Start of DATA

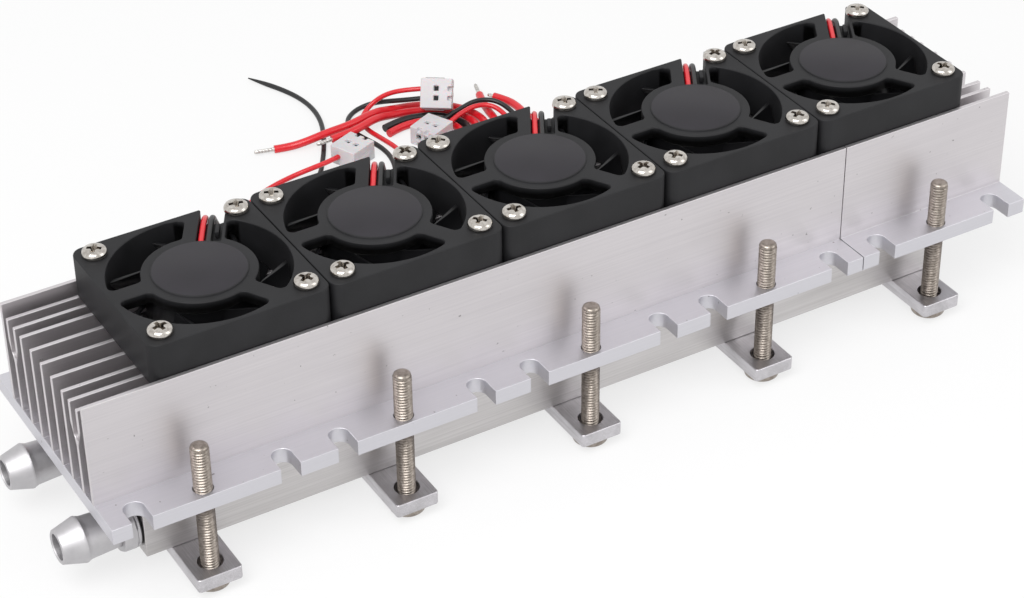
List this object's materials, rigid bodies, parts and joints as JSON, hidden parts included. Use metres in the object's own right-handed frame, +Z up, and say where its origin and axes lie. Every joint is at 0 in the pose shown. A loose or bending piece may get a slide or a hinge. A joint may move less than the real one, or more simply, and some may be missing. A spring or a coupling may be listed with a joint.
{
  "type": "thermoelectric cooling module",
  "caption": "Finned heat sink with a row of small axial fans, cooling elements and a water block clamped beneath, two hose barbs at one end and loose leads behind.",
  "frame": {"origin": "centre of the bounding box at the surface that the bolt heads stand on, leads left out", "axes": "+X along the row of fans away from the hose barbs, +Y towards the loose leads, +Z up from the water block to the fans"},
  "size_m": [0.2349, 0.1849, 0.0581],
  "materials": {
    "seal_rubber": "satin",
    "bar_steel": "scratched",
    "bolt_steel": "nickel plated",
    "element_ceramic": "matt ceramic with a white sealed edge",
    "black_lead": "glossy sleeve",
    "red_lead": "glossy sleeve",
    "bearing_brass": "sintered",
    "fan_plastic": "fine satin",
    "impeller_plastic": "satin",
    "motor_steel": "laminated",
    "plug_plastic": "translucent white",
    "screw_nickel": "bright nickel",
    "sink_aluminium": "extruded",
    "barb_aluminium": "turned bright",
    "block_aluminium": "brushed"
  },
  "bodies": {
    "root": {"barb_seal_front": "seal_rubber", "barb_seal_rear": "seal_rubber", "clamp_bar_1": "bar_steel", "clamp_bar_2": "bar_steel", "clamp_bar_3": "bar_steel", "clamp_bar_4": "bar_steel", "clamp_bar_5": "bar_steel", "clamp_bolts": "bolt_steel", "cooling_element_1": "element_ceramic", "cooling_element_2": "element_ceramic", "cooling_element_3": "element_ceramic", "cooling_element_4": "element_ceramic", "cooling_element_5": "element_ceramic", "element_lead_black_2": "black_lead", "element_lead_red_1": "red_lead", "element_lead_red_2": "red_lead", "element_lead_red_3": "red_lead", "element_lead_red_4": "red_lead", "element_lead_red_5": "red_lead", "fan_bearings": "bearing_brass", "fan_frame_1": "fan_plastic", "fan_frame_2": "fan_plastic", "fan_frame_3": "fan_plastic", "fan_frame_4": "fan_plastic", "fan_frame_5": "fan_plastic", "fan_lead_black_1": "black_lead", "fan_lead_black_2": "black_lead", "fan_lead_black_3": "black_lead", "fan_lead_black_4": "black_lead", "fan_lead_black_5": "black_lead", "fan_lead_red_1": "red_lead", "fan_lead_red_2": "red_lead", "fan_lead_red_3": "red_lead", "fan_lead_red_4": "red_lead", "fan_lead_red_5": "red_lead", "fan_motor_1": "motor_steel", "fan_motor_2": "motor_steel", "fan_motor_3": "motor_steel", "fan_motor_4": "motor_steel", "fan_motor_5": "motor_steel", "fan_plug_1": "plug_plastic", "fan_plug_2": "plug_plastic", "fan_plug_3": "plug_plastic", "fan_screws": "screw_nickel", "heat_sink_long": "sink_aluminium", "heat_sink_short": "sink_aluminium", "hose_barb_front": "barb_aluminium", "hose_barb_rear": "barb_aluminium", "water_block": "block_aluminium"},
    "impeller_1": {"fan_impeller_1": "impeller_plastic"},
    "impeller_2": {"fan_impeller_2": "impeller_plastic"},
    "impeller_3": {"fan_impeller_3": "impeller_plastic"},
    "impeller_4": {"fan_impeller_4": "impeller_plastic"},
    "impeller_5": {"fan_impeller_5": "impeller_plastic"}
  },
  "joints": [
    {"name": "spin_1", "type": "hinge", "parent": "root", "child": "impeller_1", "pos_m": [-0.07535, 0, 0.0514], "axis": [0, 0, 1], "continuous": true},
    {"name": "spin_2", "type": "hinge", "parent": "root", "child": "impeller_2", "pos_m": [-0.03515, 0, 0.0514], "axis": [0, 0, 1], "continuous": true},
    {"name": "spin_3", "type": "hinge", "parent": "root", "child": "impeller_3", "pos_m": [0.00505, 0, 0.0514], "axis": [0, 0, 1], "continuous": true},
    {"name": "spin_4", "type": "hinge", "parent": "root", "child": "impeller_4", "pos_m": [0.04525, 0, 0.0514], "axis": [0, 0, 1], "continuous": true},
    {"name": "spin_5", "type": "hinge", "parent": "root", "child": "impeller_5", "pos_m": [0.08545, 0, 0.0514], "axis": [0, 0, 1], "continuous": true}
  ]
}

End of DATA

** WHAT THE TASK ASKS **
Nothing but a number is needed here: how many lines hold the string "materials"?

** SOLUTION FOR THIS EXERCISE **
2